* Verwaayen to remain until successor found
* Successor search internal and external
* 1.4 bln euro writedown on mobile, optics businesses
* Q4 sales down 1.3 pct despite 13 pct rise in U.S.
* Shares up 7.8 pct
By Leila Abboud
PARIS, Feb 7 (Reuters) - Telecom equipment maker Alcatel-Lucent said its chief executive was leaving after it swung to a net loss of 1.37 billion euros ($1.85 billion) for 2012, hit by lower sales in Europe and China and a writedown of its wireless and optics businesses.
CEO Ben Verwaayen said the company needed a new leader to complete its turnaround when his mandate ends in May.
“If you look at the task at hand, it is focused on execution,” said the Dutch-born executive. “Looking in the mirror, I felt maybe that’s not my natural strength, and maybe it will be good for the company to get fresh perspective.”
The group, which was formed in a merger in 2006, said it would look for a successor internally and externally, and gave no timetable for the appointment.
Since arriving in September 2008, Verwaayen has been unable to deliver on his pledge to return the group to “normal”, with steady cash flow and profit.
Its stock has lost 70 percent since then, destroying about 7 billion euros in market capitalisation and knocking it out of the French blue-chip index. The European technology index was flat over the same period.
The company’s shares were up 7.8 percent at 0908 GMT on Thursday, however, as Verwaayen’s departure opened the door to more drastic restructuring of the group.
“Verwaayen’s track record has been at best mixed: the group is still posting losses, its position in the market has been eroded, and revenues have shrunk,” said Alexander Peterc, analyst at Exane BNParibas.
“The shareholder can only welcome the arrival of a new CEO to shake things up.”
Peterc said Verwaayen had not gone far enough on cost cuts and asset sales, compared with competitor Nokia-Siemens Networks (NSN), which laid off a quarter of its staff and sold off large chunks of the business to get back to profitability last quarter.
Even after Verwaayen trimmed the product portfolio and pushed through several rounds of lay-offs, the group remains hobbled by its smaller size and higher proportional cost base relative to rivals Ericsson, China’s Huawei and NSN. Outside the United States, Alcatel has small market share in mobile and has not kept pace with new radio antenna technology now sold by Ericsson and Huawei.
The group’s fragility was laid bare last year when telecom operators cut back on spending on network gear as the global economic downturn dragged on, forcing Alcatel back into the red after its first annual profit in 2011 since its merger.
Sales fell 5.7 percent to 14.45 billion euros last year.
The group’s annual adjusted operating profit was 117 million euros, giving it a margin of 2.9 percent, far below the 5-9 percent margins Verwaayen had once promised.
It burned through 679 million euros in cash for the year.

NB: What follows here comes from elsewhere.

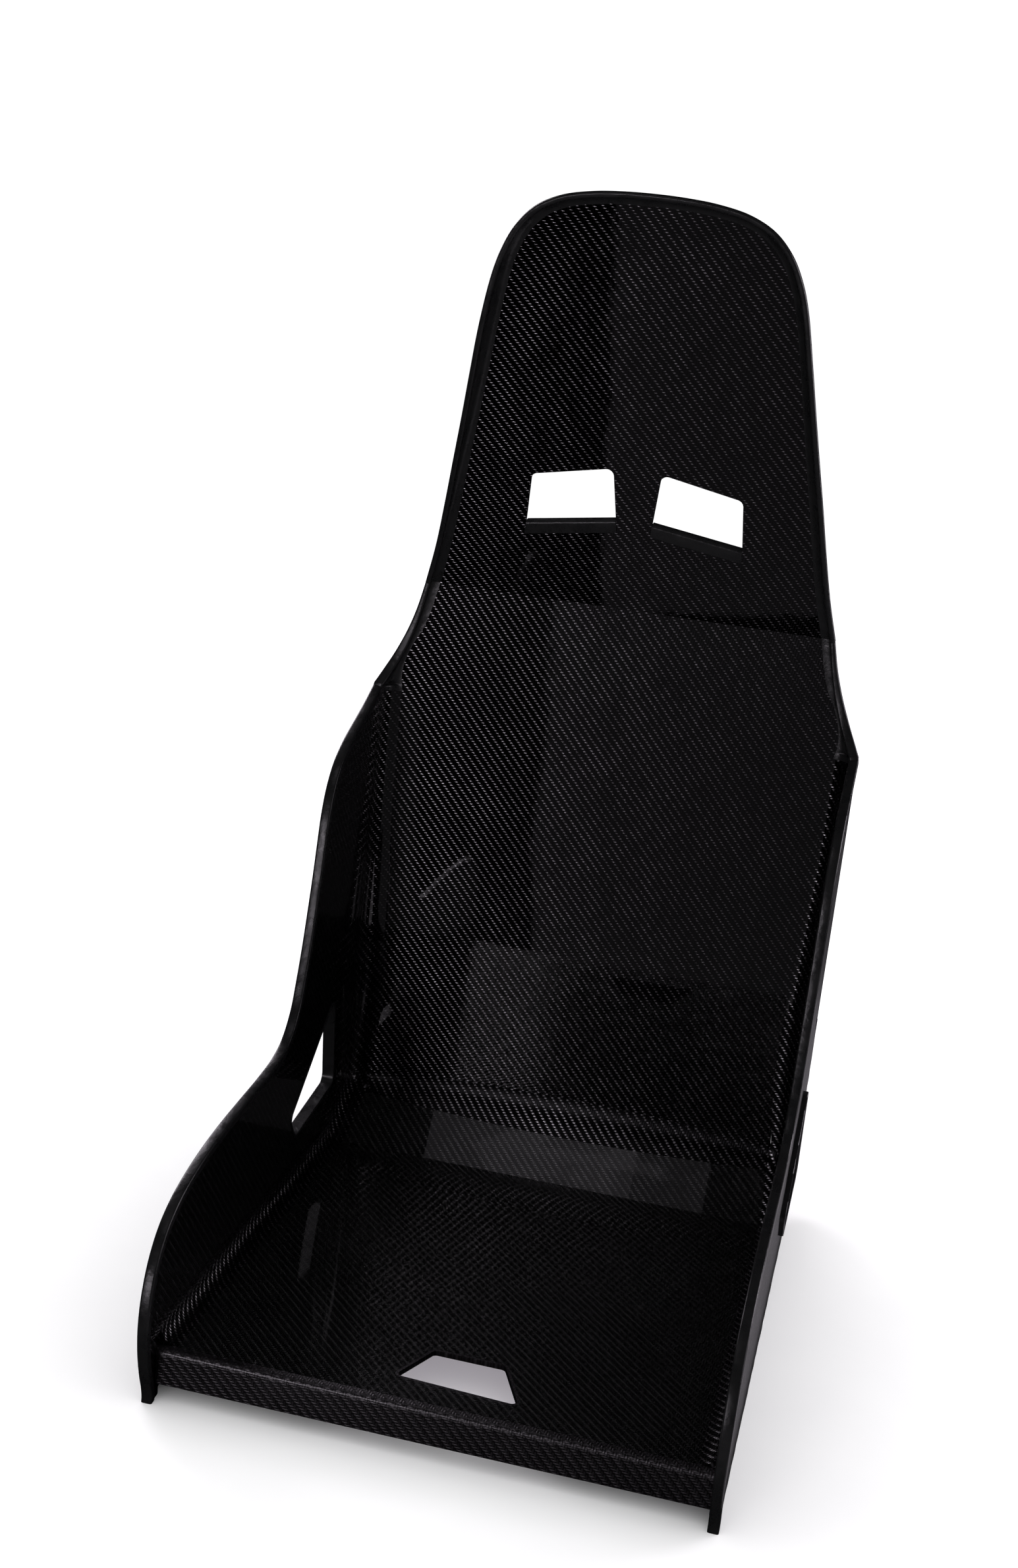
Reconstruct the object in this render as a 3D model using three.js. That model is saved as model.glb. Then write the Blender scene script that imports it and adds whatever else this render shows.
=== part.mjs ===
// Composite bucket racing seat, millimetres, +Z up, the sitter faces -Y.
// The origin lies on the floor, in the middle of the footprint.
import * as THREE from 'three';

// ---- bucket profile, seen from the side (Y, Z of the inner surface) ----
const PAN_FRONT = [-23, 43];
const PAN_REAR = [385, 8.5];
const BACK_FOOT = [447, 40.3];
const BACK_KINK = [469.9, 511.4];
const HEAD_TOP = [379.2, 857.3];

// ---- wall thicknesses and joints ----
const JOINT_GAP = 0.3;
const FLOOR_INNER = 1.8;
const FLOOR_OUTER = 1.4;
const FLOOR_TOTAL = FLOOR_INNER + JOINT_GAP + FLOOR_OUTER;
const WALL_INNER_X = 203.5;
const WALL_SKIN = 3;
const WALL_OUTER_X = WALL_INNER_X + 2 * WALL_SKIN + JOINT_GAP;

// ---- fillets between the floor of the bucket and its side walls ----
const PAN_FILLET = 13.5;
const CREASE_FILLET = 14;
const FOOT_FILLET = 18;
const BACK_FILLET = [[57, 18], [120, 24], [193, 22.5], [318, 15.5], [390, 14.5], [419, 14.5]];
const RAMP_FILLET = 15.3;
const FILLET_STEPS = 6;
const PAN_FILLET_STEPS = 4;
// share of the ramp over which the crease fillet grows into the ramp fillet
const RAMP_BLEND = 1 / 3;

// ---- rear ramp and the cloth band between ramp and back ----
const BAND_TANGENT_MIDDLE = 20.5;
const BAND_TANGENT_EDGE = 11.6;
const BAND_STEPS = 7;
const BAND_COLUMNS = 14;

// ---- front apron ----
const APRON_HALF = 203.2;
const APRON_BOTTOM_Z = 14;
const APRON_THICKNESS = 3;
const FOLD_RADIUS = 4;
const FOLD_SHELF = 8;
const FOLD_STEPS = 6;

// ---- crotch strap slot, on the pan plane (x, distance from the front) ----
const CROTCH_SLOT = [[-35, 36.5], [57.5, 31], [36.5, 81.5], [-17, 81.5]];
const CROTCH_EDGE = 2.2;
const CROTCH_CORNER = 4;

// ---- shoulder belt slots, on the head plane (x, distance above the kink) ----
const SHOULDER_SLOT = [[15.3, 82], [91.3, 70], [88.2, 113], [20, 127]];
const SHOULDER_CORNER = 6;
const SHOULDER_FOOT_CORNER = 1;
const SHOULDER_LIP_HEIGHT = 12;
const SHOULDER_LIP_BACK = 9;
const SHOULDER_LIP_FRONT = 1.2;
const SHOULDER_LIP_ROUND = 3.4;
const SHOULDER_LIP_CLEARANCE = 0.7;

// ---- lap belt slots, on the side wall (Y, Z) ----
const LAP_SLOT = [[268, 84], [284, 61], [388, 64], [374, 151]];
const LAP_CORNER = 7;
const LAP_COLLAR = 2.6;
const LAP_COLLAR_OUT = 4;
const LAP_COLLAR_IN = 0.6;

// ---- outlines ----
// outer rim of the side wall, from the shoulder forward and down to the front foot (Y, Z)
const WALL_RIM = [
  [446, 419], [420, 409], [392, 400], [365, 391], [341, 378], [325, 360], [316, 340], [310.5, 317],
  [304.5, 290], [297, 262], [288.5, 233], [279, 207], [268, 183], [250, 166], [228, 159], [195, 157.3],
  [150, 158], [110, 158.3], [70, 156.5], [36, 152], [9, 145], [-12, 134], [-28, 117], [-38, 96],
  [-42.5, 74], [-41.5, 50], [-36, 27], [-31, 13], [-29, 5], [-29, 0],
];
// outer rim of the shoulder: height, half width, rise of the rim above the back
const SHOULDER_RIM = [
  [511.4, 176.5, 6], [487, 182, 6], [467, 188.5, 6.5], [447, 197, 9], [434, 203.5, 12.5], [425, 208, 16.5],
  [419, 210.8, 20.8],
];
// rows below the rim where the wall takes over from the shoulder fillet
const SHOULDER_END = [[415.5, 210.8, 30], [411, 210.8, 41]];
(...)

In the fourth quarter, usually the strongest for telecom gear groups, sales fell 1.3 percent from a year earlier to 4.1 billion euros, as strong U.S. growth was swallowed by weakness in Europe and Asia.
Sales were largely in line with analysts’ estimates for 4.12 billion euros in the fourth quarter and 14.51 billion for the year, according to Thomson Reuters I/B/E/S.
The company’s net loss stemmed largely from a writedown of 1.4 billion euros “related to the depreciation of goodwill and fixed assets, and the corresponding impact on deferred tax”.
Chief Financial Officer Paul Tufano said the charge was linked to the lower value of its wireless and optics businesses.
Alcatel-Lucent sold its growing call-centre business Gensys to private equity firms for $1.5 billion last year, but couldn’t unload its unprofitable enterprise unit, which it wanted to get rid of at the same time. Further asset sales are now being studied, such as the undersea cable unit.
Alcatel is likely to get some help from an expected uptick in spending on telco equipment by global carriers this year.
Market research group Gartner forecasts sales of network equipment will rise 2.3 percent to $79 billion in 2013, after falling 6.6 percent to $77.3 billion last year.
Verwaayen told a conference call that a rebound in spending by operators in China and continued strength in the United States would lead to higher sales of equipment this year.
He did not provide annual guidance for this year, however.
Shares in Alcatel have risen nearly 30 percent this year, helped by a 2 billion-euro financing package that the company sealed in January, reassuring investors about its balance-sheet strength. But to get the loans, Alcatel had to pledge its portfolio of 29,000 patents and its U.S. unit as collateral, in a sign of lenders’ worries about the group’s future.
The refinancing deal has given Alcatel-Lucent some breathing space to try to repair its problems, analysts said, a task that will now fall to the next chief executive.